INSTRUCTIONS TO FOLLOW:
Reproduce the material that follows, please, but only from its first line to the line containing "line_count: int = 1600", inclusive.

/---

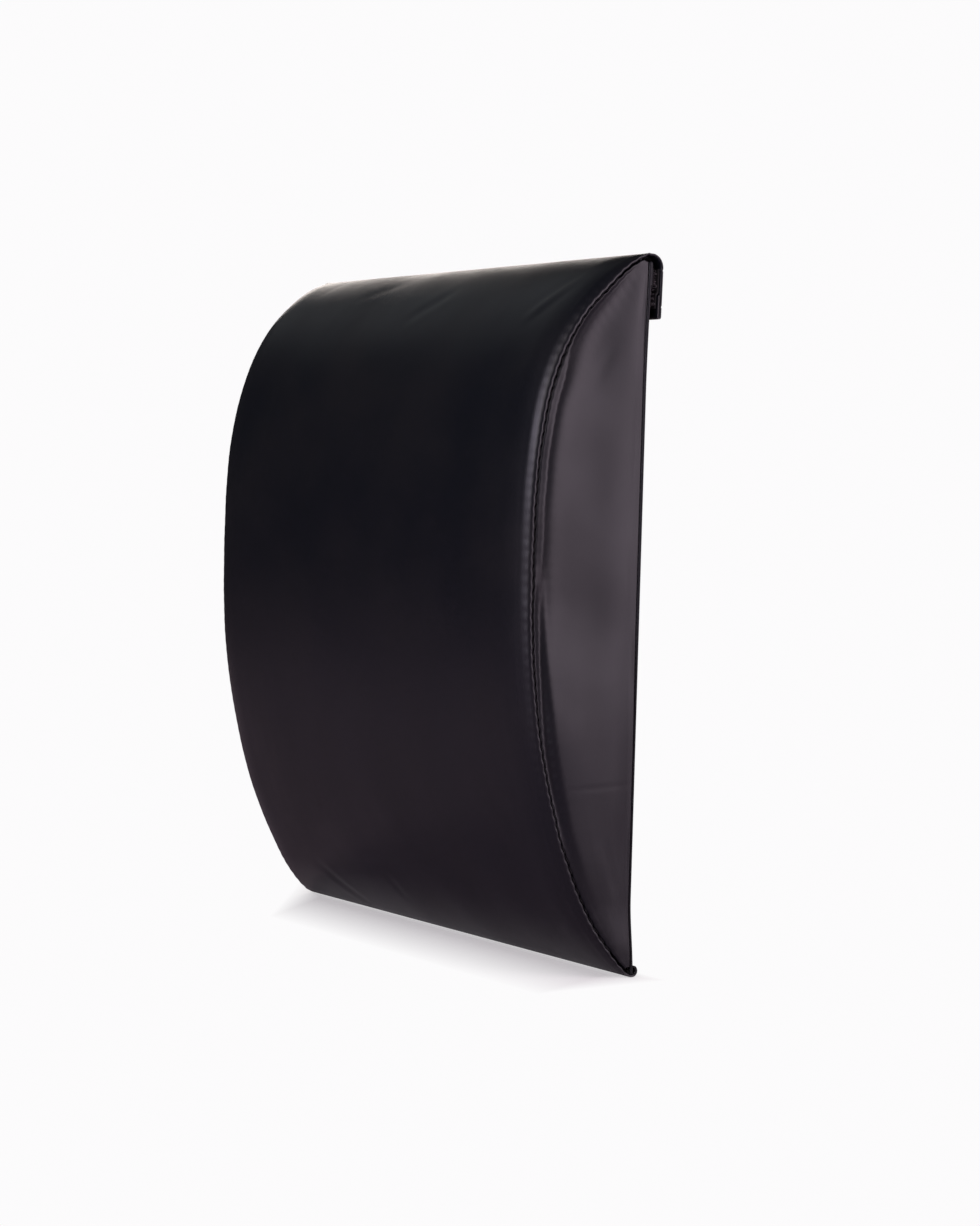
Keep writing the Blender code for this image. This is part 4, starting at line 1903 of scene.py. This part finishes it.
@dataclass(frozen=True)
class Sewing(Assembly):
    """Every row of sewing on the mat."""

    end_inset: float = 0.008
    seam_inset: float = 0.0006
    line_count: int = 1600

    def across(self, y: float, z: float, outward: Triple) -> tuple:
        """A straight row across the mat.

        Args:
            y: Its place along the mat.
            z: Its height.
            outward: The direction out of the leather.

        Returns:
            The line and its outward vectors.
        """
        reach = self.mat.half_width - self.end_inset
        x = np.linspace(-reach, reach, self.line_count)
        line = np.stack([x, np.full_like(x, y), np.full_like(x, z)], axis=1)
        return line, np.broadcast_to(np.array(outward, float), line.shape)

    def seam(self, side: Side, label: str, line: Array, pitch: float,
             run: Array | None = None) -> None:
        """Sew a long seam of one side, its thread just inside the side's face.

        Args:
            side: The side.
            label: The seam's word in the names of its stitches and its node.
            line: The seam's (y, z) points over the back plane.
            pitch: Length of a stitch with its gap.
            run: What the stitches are counted along; the line's own length if left out.
        """
        x = np.full(len(line), side.value * (self.mat.half_width - self.seam_inset))
        points = np.stack([x, line[:, 0], line[:, 1] + self.mat.back_z], axis=1)
        outward = np.broadcast_to(np.array([side.value, 0.0, 0.0]), points.shape)
        name = f"{side.label}_{label}"
        row = StitchRow(f"{name}_stitches", f"{name}_thread", Body.COVER, pitch,
                        self.mat.stock.thread / 2)
        row.build(self.mat.flared(points), outward, self.finishes.thread, run)


    def build(self) -> None:
        """Sew every row."""
        mat, arch, stock, tape = self.mat, self.mat.arch, self.mat.stock, self.mat.tape
        ends = (arch.foot_y + self.end_inset, arch.head_y - self.end_inset)
        y = eased(*ends, self.line_count)
        crown = arch.at_depth(y, stock.leather + stock.seam_gap / 2 + mat.seam_depth(y))
        base_z = stock.leather + stock.base_gap / 2
        base = straight((ends[0], base_z), (ends[1], base_z), self.line_count)
        for side in Side:
            self.seam(side, "crown", crown, stock.stitch_pitch, arch.run(y))
            self.seam(side, "base", base, stock.stitch_pitch / 2)
        radius, pitch = stock.thread / 2, stock.tape_stitch_pitch
        near, far = mat.tape_rows
        foot_low, foot_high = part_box("foot_thread")
        middle = (foot_low + foot_high) / 2
        line, outward = self.across(middle.y, middle.z, (0, 0, -1))
        StitchRow("foot_stitches", "foot_thread", Body.COVER, pitch, radius).build(
            line, outward, self.finishes.thread)
        drop = stock.clearance + tape.backing + radius / 2
        hem_z = mat.back_z - stock.leather - drop
        hook_z = mat.back_z - mat.flap_drop + radius / 2
        rows = (("loop_tape_head", near, hem_z, Body.COVER),
                ("loop_tape_foot", far, mat.back_z - drop, Body.COVER),
                ("hook_tape_fold", near, hook_z, Body.FLAP),
                ("hook_tape_edge", far, hook_z, Body.FLAP))
        for label, away, z, body in rows:
            line, outward = self.across(arch.head_y - away, z, (0, 0, -1))
            StitchRow(f"{label}_stitches", f"{label}_thread", body, pitch, radius).build(
                mat.flared(line), outward, self.finishes.thread)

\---

RESULT OF THIS EXERCISE:
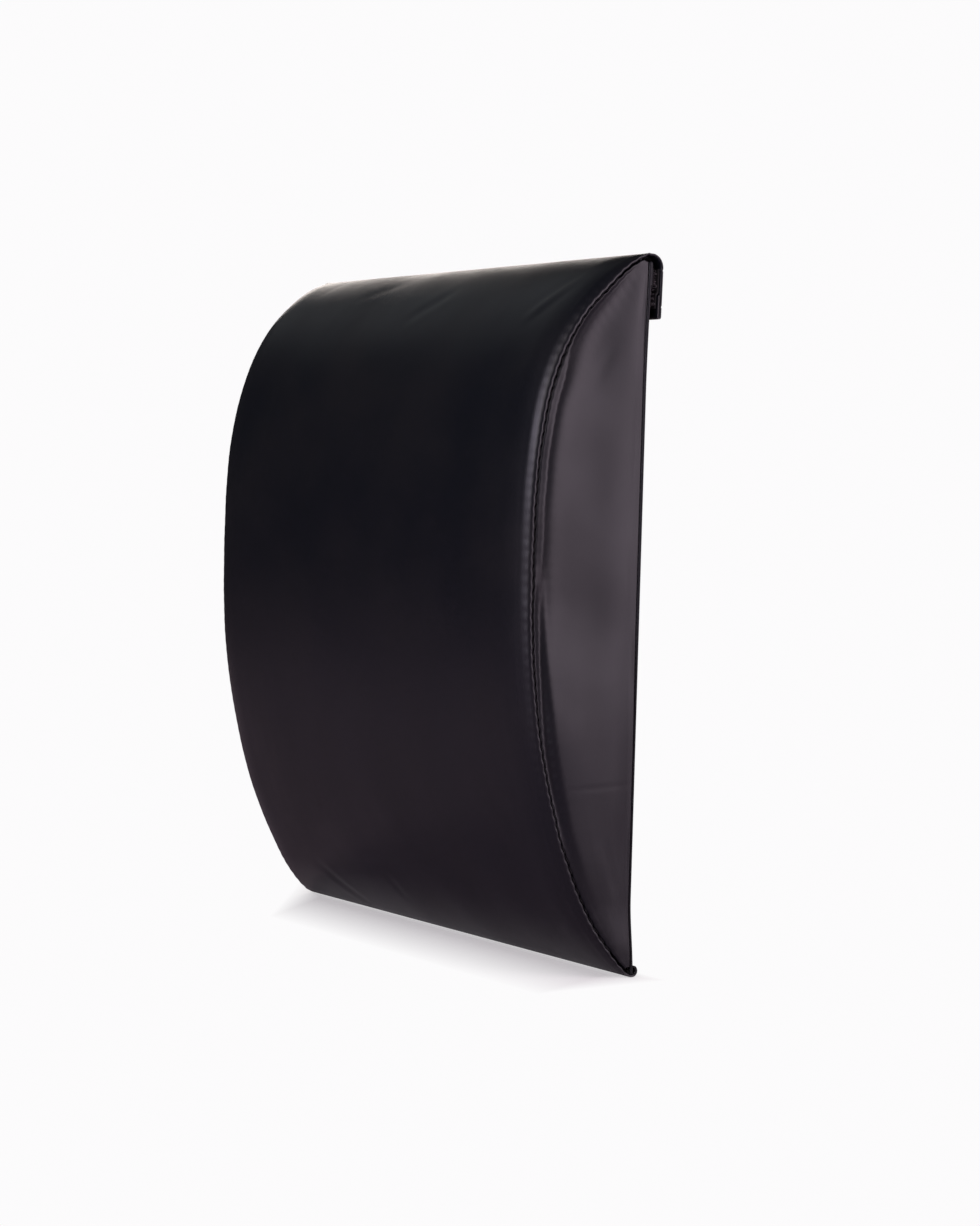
Keep writing the Blender code for this image. This is part 4, starting at line 1903 of scene.py. This part finishes it.
@dataclass(frozen=True)
class Sewing(Assembly):
    """Every row of sewing on the mat."""

    end_inset: float = 0.008
    seam_inset: float = 0.0006
    line_count: int = 1600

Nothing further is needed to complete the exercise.